新領域創成研究部の當真賢二助教は、『平成29年度 科学技術分野の文部科学大臣表彰若手科学者賞』を受賞しました。受賞の対象となった研究業績の概要は、以下の通りです。

ブラックホールは強い重力によって光さえも脱出できない空間のことをいいます。2016年、アインシュタインが予言した重力波が初検出され、それによってブラックホールの存在が確実になりつつあります。ブラックホールと考えられている天体の中には、光速の99.99%もの極限的な速度でプラズマを噴出させているものがあります。これはジェットと呼ばれ、それがブラックホールによってどう駆動され、どう輝くのかは宇宙物理学における最大の謎の一つとなっています。宇宙最大の爆発現象であるガンマ線バーストも、ブラックホールジェットが引き起こすものと考えられています。
當真賢二助教は、ジェットからの光の振動方向の偏り(偏光)が謎の解明につながることに早くから着目し、研究を行ってきました。氏は世界に先駆けて、ジェットからのガンマ線の直線偏光度分布を理論予測し、それに基づいていくつかの衛星計画を推進させました。その後、実際に偏光が検出され、ジェットの有力な理論モデルを一つに絞り込めることを示しました。また円偏光を初検出した国際チームに加わり、そのデータをもとに、放射領域で電子が極めて非等方であるという新説を提唱しました。
本研究成果は、世界で新たに複数の偏光観測計画が立てられる契機となりました。

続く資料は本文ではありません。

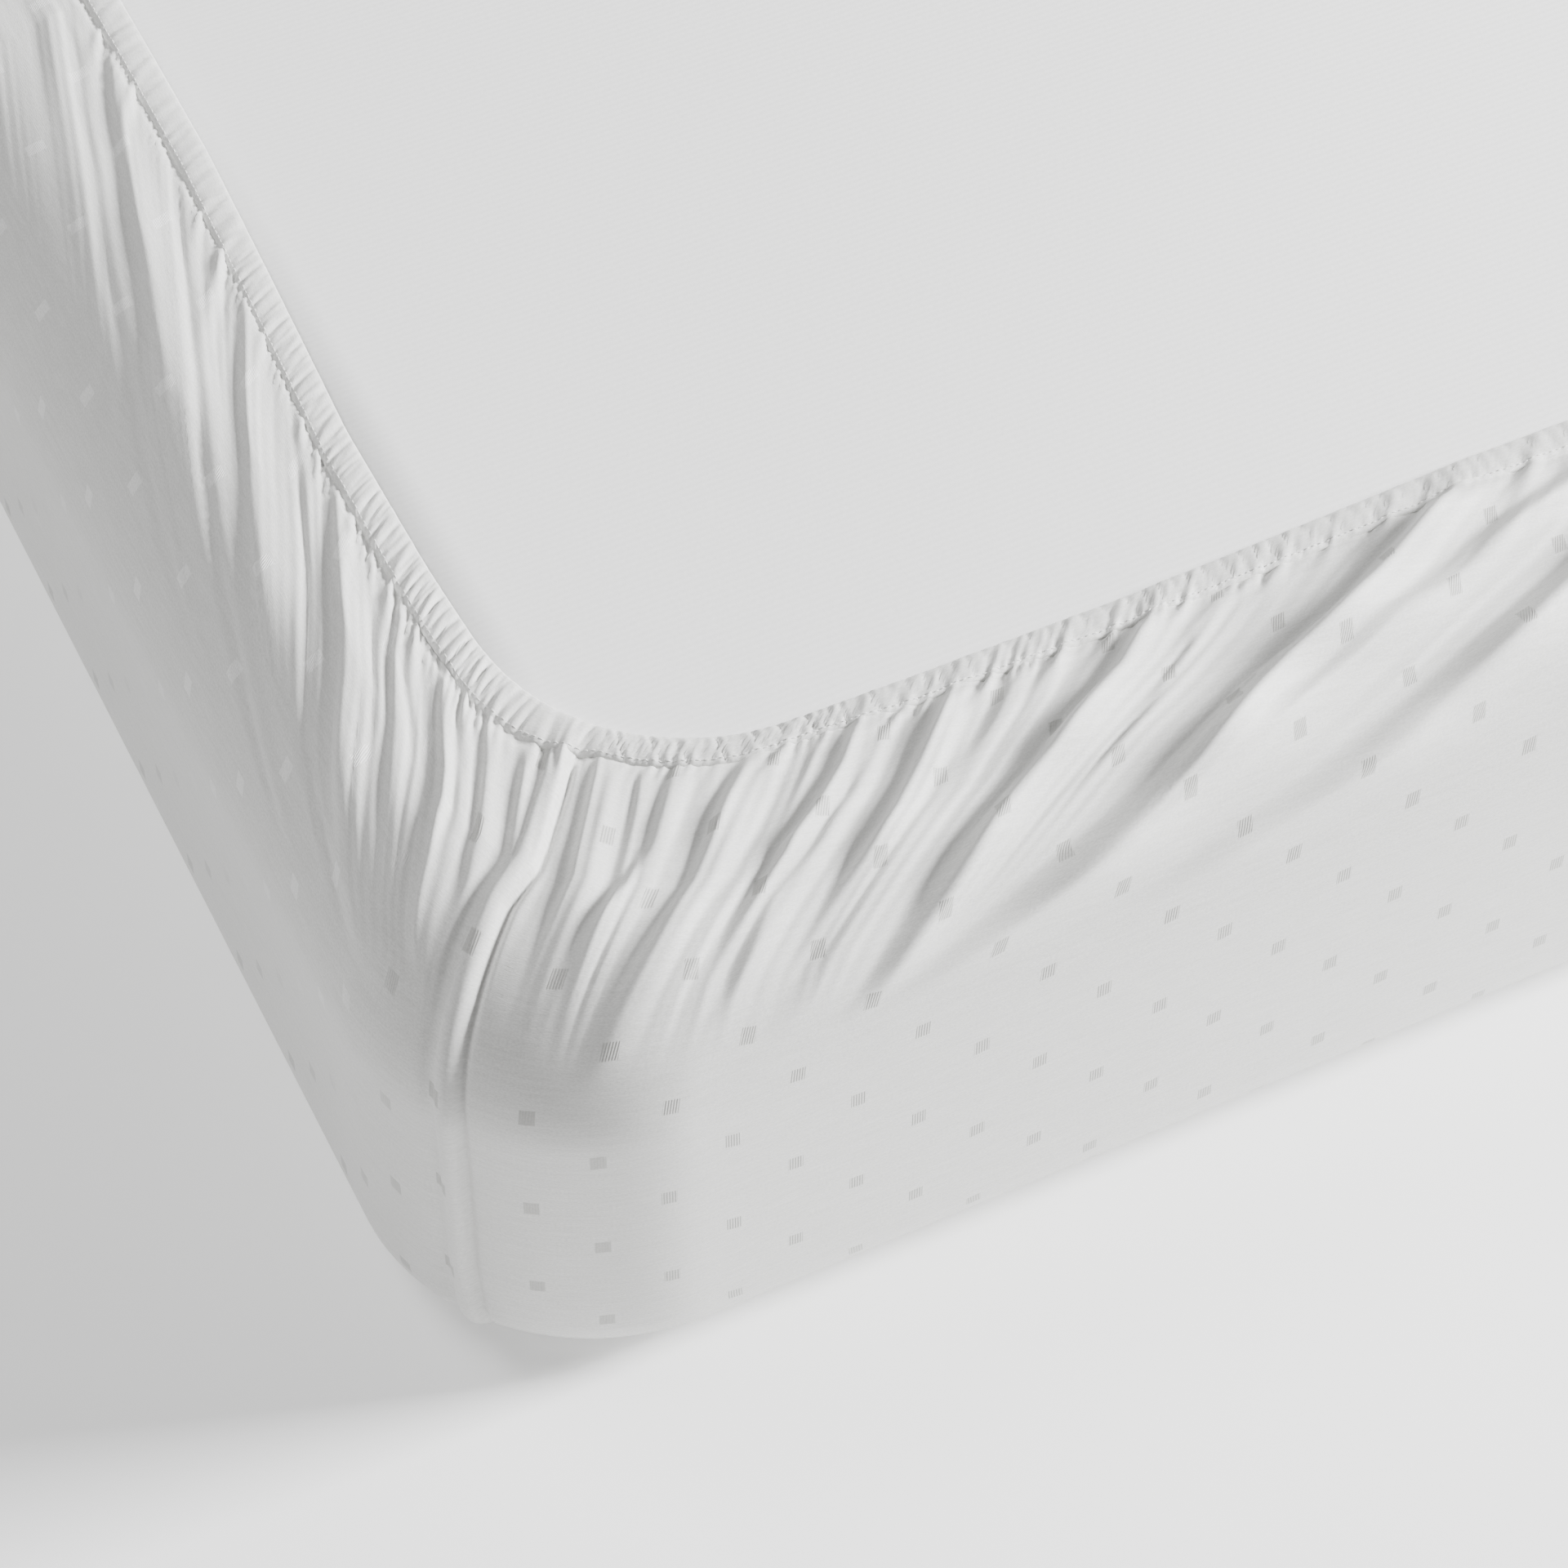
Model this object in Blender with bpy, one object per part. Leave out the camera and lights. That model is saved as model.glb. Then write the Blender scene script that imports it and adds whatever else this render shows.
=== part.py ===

「高エネルギー偏光天文学」という新しい分野を形成し、学術の発展に大きく寄与すると期待されます。

略歴
1979年、大阪府大阪市生まれ。
2008年、京都大学理学研究科修了、博士(理学)。
国立天文台、米ペンシルバニア州立大学、大阪大学を経て、2013年12月より現職。
第25回日本天文学会研究奨励賞(2014)、第8回日本物理学会若手奨励賞(2014)受賞。